I was reading through my notes in my writing scrapbook earlier, and suddenly noticed a tiny bug, the colour of skin, translucent and almost too small for the naked eye to see. At first I was simply going to brush it away, most likely killing it in the process, but I decided to watch it a little, tracking its progress. I strained my eyes to watch it as it made its way across the page. Here was life. It may be small and seem insignificant, but of course everything is relative.

I tried to get it to crawl onto my finger so I could take a closer look, but every time it got near my finger it could sense it looming there and turned to take a different path. Sometimes it faltered a little before doing so, and I realised there must be some sort of thought process going on there! It seemed as if it was not just reacting instinctively, but actually choosing how to proceed. (I’m sure a biologist may have an explanation for this that renders my thoughts merely the result of an over-optimistic imagination.) Suddenly this tiny life-form became very significant. It was life; beautiful, complex, perfectly functioning life. Alive. Living.
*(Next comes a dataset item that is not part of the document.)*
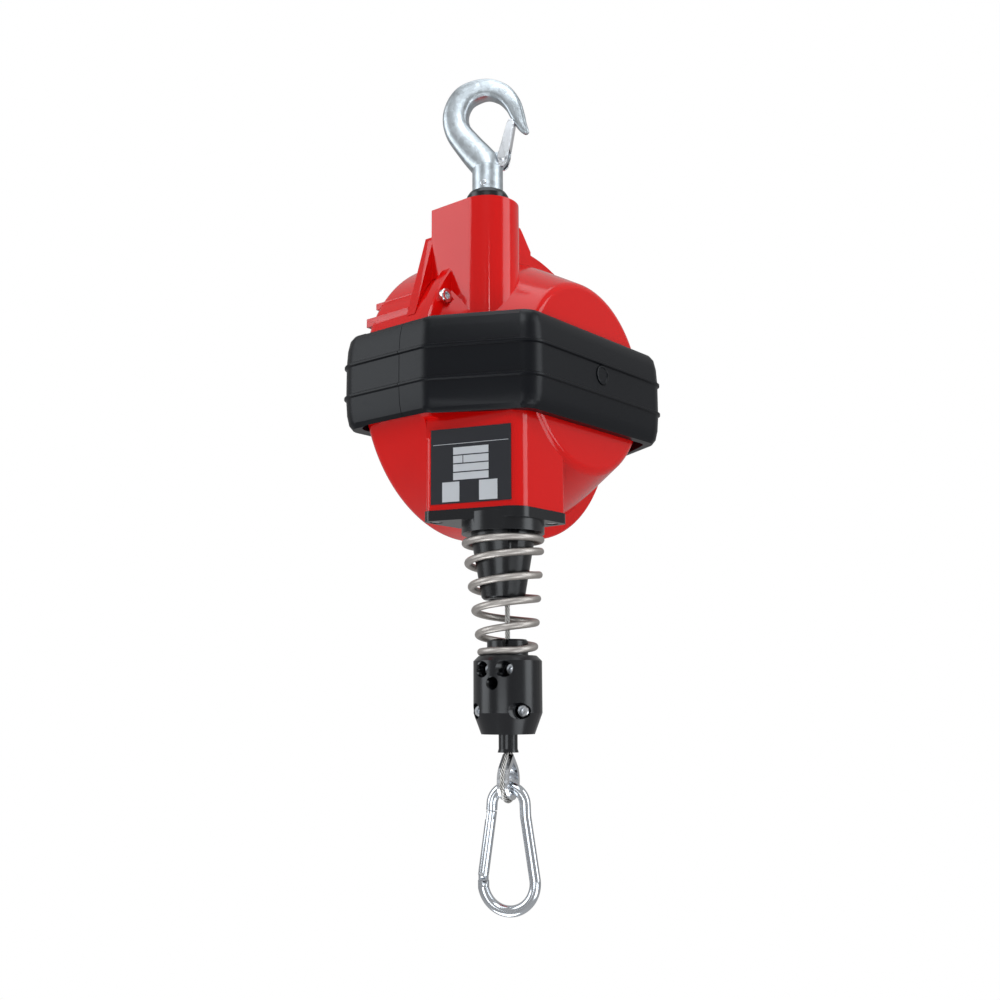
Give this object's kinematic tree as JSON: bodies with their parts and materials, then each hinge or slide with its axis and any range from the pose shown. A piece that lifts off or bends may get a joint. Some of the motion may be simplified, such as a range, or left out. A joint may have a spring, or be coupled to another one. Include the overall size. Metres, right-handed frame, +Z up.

There is so much life, all around us. So much energy, so much existence. I imagined its life, this little bug. What did things look like from its perspective? Did it really ‘think’? Was it aware at all? What was its purpose? Did it even need one? Or was it simply existing because it can? Because life is everywhere, and it needs no reason, no justification for being.

We have such small eyes. We think we’re kings of the world. But we’re like moles, burrowing through all this wonder.

Polar Bears by Mark Haddon

I think this fascination with life fuels my creative instincts. When I act a part in a play I am inhabiting a life other than my own, the life of the character. When I put pen to paper my imagination is giving birth to a character, a personality, with every hope, flaw, habit and subtle nuance that altogether moulds a spirit that is uniquely theirs, as they burst from my mind and spill onto the page.

I’m not particularly religious – perhaps ‘undecided’ would be the most suitable label, if anyone feels I need one. But that doesn’t mean I don’t find life itself magical. And right now I can feel a new life coming into being. A new voice wanting to be heard. Has she been there all along, waiting for the right time, for me to discover her? Or were the seeds of her creation only sewn a week or so ago as the idea for a story, her story, first crept out of my subconscious and gave my grey matter a little nudge?

The idea I mentioned in my last post, the beginnings of yet another story that wants to grow up to be a novel, has set down roots and firmly planted itself in my mind. It’s just waiting for me to breathe some life into it, and now that life is ready. I call her Emily. I don’t know her favourite food yet, have only a vague idea of her age. I don’t even know her favourite colour, or if she indeed has one. Whether she’d choose Britney or Christina, or if she even gives a damn. But all this will be revealed to me, as she speaks and I listen, jotting down a characterisation, sketching out the lines of her life. And like the little bug – as important in the scheme of life as ever, yet blink and you’ll miss him – it’s the little details that count.